> [PROVIDED DATA]
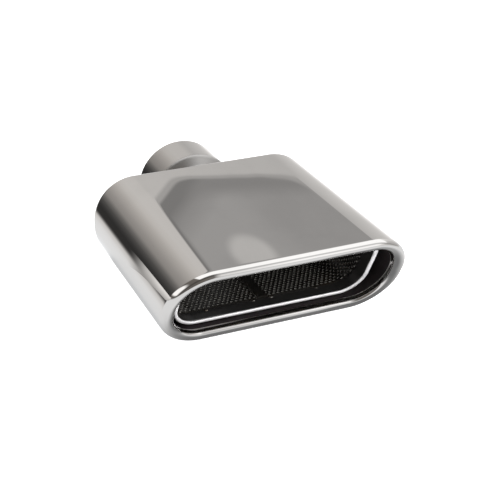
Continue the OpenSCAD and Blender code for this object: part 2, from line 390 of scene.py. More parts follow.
class Wires:
    """Adds nodes to a tree and joins them."""

    def __init__(self, tree: bpy.types.NodeTree) -> None:
        """Starts on a tree that may hold nodes already."""
        self.tree = tree

    def add(self, kind: str, **settings: object) -> bpy.types.Node:
        """Adds a node.

        Args:
            kind: The node's type.
            **settings: Values of the node's own properties.

        Returns:
            The node.
        """
        node = self.tree.nodes.new(kind)
        for key, value in settings.items():
            setattr(node, key, value)
        return node

    def feed(self, socket: bpy.types.NodeSocket, value: object) -> None:
        """Joins an output to an input socket, or sets the socket's value."""
        if isinstance(value, bpy.types.NodeSocket):
            self.tree.links.new(value, socket)
        else:
            socket.default_value = value

    def maths(self, operation: str, *values: object, clamp: bool = False) -> bpy.types.NodeSocket:
        """Adds a Math node and returns its output."""
        node = self.add("ShaderNodeMath", operation=operation, use_clamp=clamp)
        for socket, value in zip(node.inputs, values):
            self.feed(socket, value)
        return node.outputs[0]

    def split(self, vector: object) -> tuple[bpy.types.NodeSocket, ...]:
        """Returns the three parts of a vector."""
        node = self.add("ShaderNodeSeparateXYZ")
        self.feed(node.inputs[0], vector)
        return tuple(node.outputs)

    def join(self, x: object, y: object, z: object) -> bpy.types.NodeSocket:
        """Returns a vector of three parts."""
        node = self.add("ShaderNodeCombineXYZ")
        for socket, value in zip(node.inputs, (x, y, z)):
            self.feed(socket, value)
        return node.outputs[0]

    def stretch(self, vector: object, scale: object) -> bpy.types.NodeSocket:
        """Returns a vector with each part multiplied."""
        node = self.add("ShaderNodeVectorMath", operation="MULTIPLY")
        self.feed(node.inputs[0], vector)
        self.feed(node.inputs[1], scale)
        return node.outputs[0]

    def noise(self, vector: object, scale: object, detail: float = 2,
              rough: float = 0.5) -> bpy.types.NodeSocket:
        """Returns a noise value from 0 to 1."""
        node = self.add("ShaderNodeTexNoise")
        self.feed(node.inputs["Vector"], vector)
        self.feed(node.inputs["Scale"], scale)
        node.inputs["Detail"].default_value = detail
        node.inputs["Roughness"].default_value = rough
        return node.outputs[0]

    def between(self, value: object, low: object, high: object, to_low: object = 0.0,
                to_high: object = 1.0, soft: bool = True) -> bpy.types.NodeSocket:
        """Returns a value carried from one range to another, kept inside it."""
        node = self.add("ShaderNodeMapRange", interpolation_type="SMOOTHSTEP" if soft else "LINEAR")
        for socket, given in zip(node.inputs, (value, low, high, to_low, to_high)):
            self.feed(socket, given)
        return node.outputs[0]

    def product(self, *factors: object) -> bpy.types.NodeSocket:
        """Returns the product of two or more numbers."""
        result = factors[-1]
        for factor in factors[-2::-1]:
            result = self.maths("MULTIPLY", factor, result)
        return result

    def length(self, *parts: object) -> bpy.types.NodeSocket:
        """Returns the length of a vector in a plane, given by its two parts."""
        squares = [self.maths("MULTIPLY", part, part) for part in parts]
        return self.maths("SQRT", self.maths("ADD", *squares))

    def within(self, value: object, rise: tuple[float, float],
               fall: tuple[float, float]) -> bpy.types.NodeSocket:
        """Returns 1 between a rise and a fall along a value, and 0 beyond them."""
        return self.product(self.between(value, *rise), self.between(value, *fall))

    def mix(self, share: object, first: object, second: object) -> bpy.types.NodeSocket:
        """Returns a colour between two."""
        node = self.add("ShaderNodeMix", data_type="RGBA")
        self.feed(node.inputs["Factor"], share)
        self.feed(node.inputs[6], opaque(first))
        self.feed(node.inputs[7], opaque(second))
        return node.outputs[2]

    def marked(self, name: str) -> bpy.types.NodeSocket:
        """Returns a number that the mesh keeps at its points or faces."""
        return self.add("ShaderNodeAttribute", attribute_name=name).outputs["Fac"]

    def ramp(self, share: object, stops: tuple[tuple[float, Colour], ...]) -> bpy.types.NodeSocket:
        """Returns the colour at a share of a row of colours.

        Args:
            share: The place along the row, from 0 to 1.
            stops: Positions in order, each with its colour.

        Returns:
            The colour.
        """
        node = self.add("ShaderNodeValToRGB")
        elements = node.color_ramp.elements
        elements[0].position, elements[0].color = stops[0][0], opaque(stops[0][1])
        elements[-1].position, elements[-1].color = stops[-1][0], opaque(stops[-1][1])
        for position, colour in stops[1:-1]:
            elements.new(position).color = opaque(colour)
        self.feed(node.inputs[0], share)
        return node.outputs[0]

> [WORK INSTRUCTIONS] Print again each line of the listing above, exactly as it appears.

> [ANSWER FOR THE TASK]
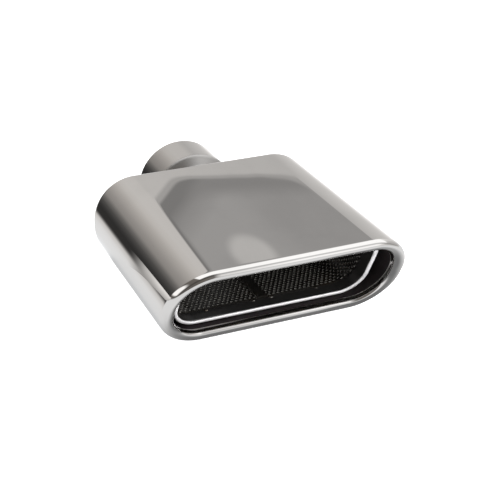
Continue the OpenSCAD and Blender code for this object: part 2, from line 390 of scene.py. More parts follow.
class Wires:
    """Adds nodes to a tree and joins them."""

    def __init__(self, tree: bpy.types.NodeTree) -> None:
        """Starts on a tree that may hold nodes already."""
        self.tree = tree

    def add(self, kind: str, **settings: object) -> bpy.types.Node:
        """Adds a node.

        Args:
            kind: The node's type.
            **settings: Values of the node's own properties.

        Returns:
            The node.
        """
        node = self.tree.nodes.new(kind)
        for key, value in settings.items():
            setattr(node, key, value)
        return node

    def feed(self, socket: bpy.types.NodeSocket, value: object) -> None:
        """Joins an output to an input socket, or sets the socket's value."""
        if isinstance(value, bpy.types.NodeSocket):
            self.tree.links.new(value, socket)
        else:
            socket.default_value = value

    def maths(self, operation: str, *values: object, clamp: bool = False) -> bpy.types.NodeSocket:
        """Adds a Math node and returns its output."""
        node = self.add("ShaderNodeMath", operation=operation, use_clamp=clamp)
        for socket, value in zip(node.inputs, values):
            self.feed(socket, value)
        return node.outputs[0]

    def split(self, vector: object) -> tuple[bpy.types.NodeSocket, ...]:
        """Returns the three parts of a vector."""
        node = self.add("ShaderNodeSeparateXYZ")
        self.feed(node.inputs[0], vector)
        return tuple(node.outputs)

    def join(self, x: object, y: object, z: object) -> bpy.types.NodeSocket:
        """Returns a vector of three parts."""
        node = self.add("ShaderNodeCombineXYZ")
        for socket, value in zip(node.inputs, (x, y, z)):
            self.feed(socket, value)
        return node.outputs[0]

    def stretch(self, vector: object, scale: object) -> bpy.types.NodeSocket:
        """Returns a vector with each part multiplied."""
        node = self.add("ShaderNodeVectorMath", operation="MULTIPLY")
        self.feed(node.inputs[0], vector)
        self.feed(node.inputs[1], scale)
        return node.outputs[0]

    def noise(self, vector: object, scale: object, detail: float = 2,
              rough: float = 0.5) -> bpy.types.NodeSocket:
        """Returns a noise value from 0 to 1."""
        node = self.add("ShaderNodeTexNoise")
        self.feed(node.inputs["Vector"], vector)
        self.feed(node.inputs["Scale"], scale)
        node.inputs["Detail"].default_value = detail
        node.inputs["Roughness"].default_value = rough
        return node.outputs[0]

    def between(self, value: object, low: object, high: object, to_low: object = 0.0,
                to_high: object = 1.0, soft: bool = True) -> bpy.types.NodeSocket:
        """Returns a value carried from one range to another, kept inside it."""
        node = self.add("ShaderNodeMapRange", interpolation_type="SMOOTHSTEP" if soft else "LINEAR")
        for socket, given in zip(node.inputs, (value, low, high, to_low, to_high)):
            self.feed(socket, given)
        return node.outputs[0]

    def product(self, *factors: object) -> bpy.types.NodeSocket:
        """Returns the product of two or more numbers."""
        result = factors[-1]
        for factor in factors[-2::-1]:
            result = self.maths("MULTIPLY", factor, result)
        return result

    def length(self, *parts: object) -> bpy.types.NodeSocket:
        """Returns the length of a vector in a plane, given by its two parts."""
        squares = [self.maths("MULTIPLY", part, part) for part in parts]
        return self.maths("SQRT", self.maths("ADD", *squares))

    def within(self, value: object, rise: tuple[float, float],
               fall: tuple[float, float]) -> bpy.types.NodeSocket:
        """Returns 1 between a rise and a fall along a value, and 0 beyond them."""
        return self.product(self.between(value, *rise), self.between(value, *fall))

    def mix(self, share: object, first: object, second: object) -> bpy.types.NodeSocket:
        """Returns a colour between two."""
        node = self.add("ShaderNodeMix", data_type="RGBA")
        self.feed(node.inputs["Factor"], share)
        self.feed(node.inputs[6], opaque(first))
        self.feed(node.inputs[7], opaque(second))
        return node.outputs[2]

    def marked(self, name: str) -> bpy.types.NodeSocket:
        """Returns a number that the mesh keeps at its points or faces."""
        return self.add("ShaderNodeAttribute", attribute_name=name).outputs["Fac"]

    def ramp(self, share: object, stops: tuple[tuple[float, Colour], ...]) -> bpy.types.NodeSocket:
        """Returns the colour at a share of a row of colours.

        Args:
            share: The place along the row, from 0 to 1.
            stops: Positions in order, each with its colour.

        Returns:
            The colour.
        """
        node = self.add("ShaderNodeValToRGB")
        elements = node.color_ramp.elements
        elements[0].position, elements[0].color = stops[0][0], opaque(stops[0][1])
        elements[-1].position, elements[-1].color = stops[-1][0], opaque(stops[-1][1])
        for position, colour in stops[1:-1]:
            elements.new(position).color = opaque(colour)
        self.feed(node.inputs[0], share)
        return node.outputs[0]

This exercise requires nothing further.